GOAL OF THE EXERCISE: Each line below is to be written out in full, exactly as shown.

DATA EXCERPT:
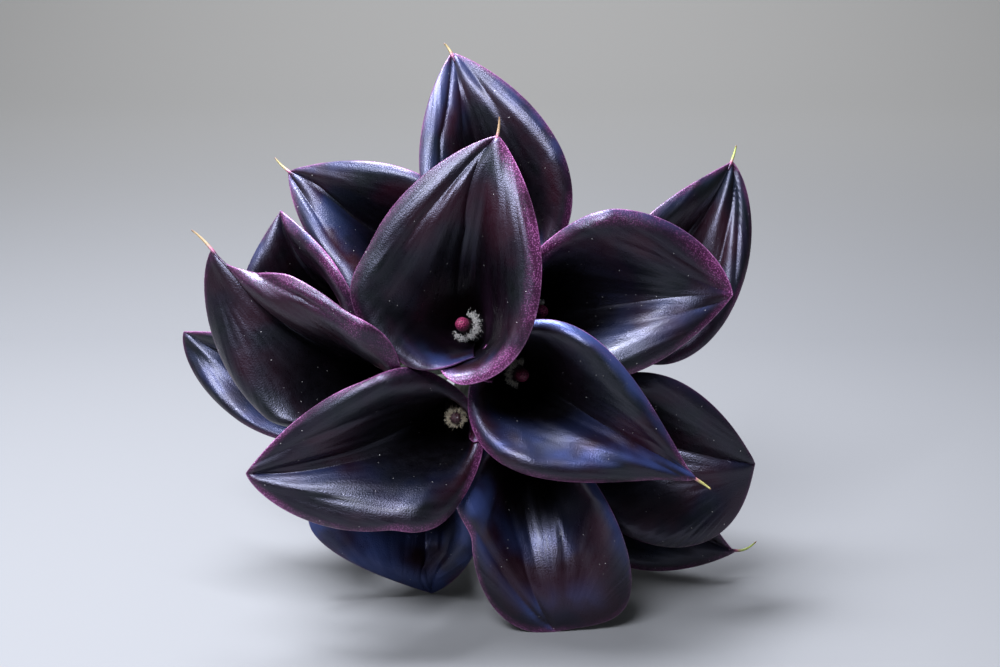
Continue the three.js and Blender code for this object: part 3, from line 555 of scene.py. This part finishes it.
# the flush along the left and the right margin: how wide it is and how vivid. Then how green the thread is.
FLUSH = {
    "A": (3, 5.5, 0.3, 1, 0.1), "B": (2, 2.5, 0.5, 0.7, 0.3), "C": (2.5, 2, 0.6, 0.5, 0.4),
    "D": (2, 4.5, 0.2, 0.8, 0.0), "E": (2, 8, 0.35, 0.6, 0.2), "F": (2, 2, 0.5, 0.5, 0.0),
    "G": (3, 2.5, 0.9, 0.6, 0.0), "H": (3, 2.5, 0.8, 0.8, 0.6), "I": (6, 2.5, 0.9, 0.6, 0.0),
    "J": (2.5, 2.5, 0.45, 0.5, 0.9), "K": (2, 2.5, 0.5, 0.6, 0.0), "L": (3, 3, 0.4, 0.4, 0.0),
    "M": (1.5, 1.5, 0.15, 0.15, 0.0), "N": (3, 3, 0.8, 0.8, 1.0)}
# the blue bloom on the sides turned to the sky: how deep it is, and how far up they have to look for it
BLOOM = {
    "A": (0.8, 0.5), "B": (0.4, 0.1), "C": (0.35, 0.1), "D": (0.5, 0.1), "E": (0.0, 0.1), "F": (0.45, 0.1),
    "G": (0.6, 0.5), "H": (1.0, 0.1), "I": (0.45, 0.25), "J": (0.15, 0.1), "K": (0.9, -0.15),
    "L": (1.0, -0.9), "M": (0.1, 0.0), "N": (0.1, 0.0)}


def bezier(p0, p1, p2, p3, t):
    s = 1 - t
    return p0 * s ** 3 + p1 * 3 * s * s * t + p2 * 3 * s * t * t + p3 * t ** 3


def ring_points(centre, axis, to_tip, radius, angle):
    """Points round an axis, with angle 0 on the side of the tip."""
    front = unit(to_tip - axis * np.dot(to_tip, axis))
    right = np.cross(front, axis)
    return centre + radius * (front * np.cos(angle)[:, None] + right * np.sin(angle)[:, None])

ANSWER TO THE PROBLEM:
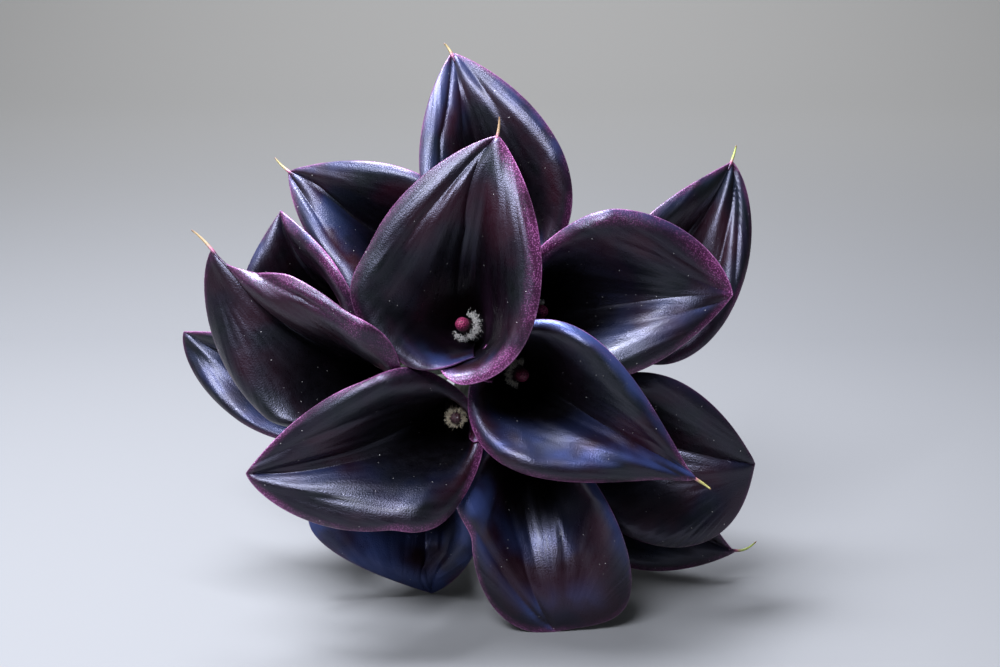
Continue the three.js and Blender code for this object: part 3, from line 555 of scene.py. This part finishes it.
# the flush along the left and the right margin: how wide it is and how vivid. Then how green the thread is.
FLUSH = {
    "A": (3, 5.5, 0.3, 1, 0.1), "B": (2, 2.5, 0.5, 0.7, 0.3), "C": (2.5, 2, 0.6, 0.5, 0.4),
    "D": (2, 4.5, 0.2, 0.8, 0.0), "E": (2, 8, 0.35, 0.6, 0.2), "F": (2, 2, 0.5, 0.5, 0.0),
    "G": (3, 2.5, 0.9, 0.6, 0.0), "H": (3, 2.5, 0.8, 0.8, 0.6), "I": (6, 2.5, 0.9, 0.6, 0.0),
    "J": (2.5, 2.5, 0.45, 0.5, 0.9), "K": (2, 2.5, 0.5, 0.6, 0.0), "L": (3, 3, 0.4, 0.4, 0.0),
    "M": (1.5, 1.5, 0.15, 0.15, 0.0), "N": (3, 3, 0.8, 0.8, 1.0)}
# the blue bloom on the sides turned to the sky: how deep it is, and how far up they have to look for it
BLOOM = {
    "A": (0.8, 0.5), "B": (0.4, 0.1), "C": (0.35, 0.1), "D": (0.5, 0.1), "E": (0.0, 0.1), "F": (0.45, 0.1),
    "G": (0.6, 0.5), "H": (1.0, 0.1), "I": (0.45, 0.25), "J": (0.15, 0.1), "K": (0.9, -0.15),
    "L": (1.0, -0.9), "M": (0.1, 0.0), "N": (0.1, 0.0)}


def bezier(p0, p1, p2, p3, t):
    s = 1 - t
    return p0 * s ** 3 + p1 * 3 * s * s * t + p2 * 3 * s * t * t + p3 * t ** 3


def ring_points(centre, axis, to_tip, radius, angle):
    """Points round an axis, with angle 0 on the side of the tip."""
    front = unit(to_tip - axis * np.dot(to_tip, axis))
    right = np.cross(front, axis)
    return centre + radius * (front * np.cos(angle)[:, None] + right * np.sin(angle)[:, None])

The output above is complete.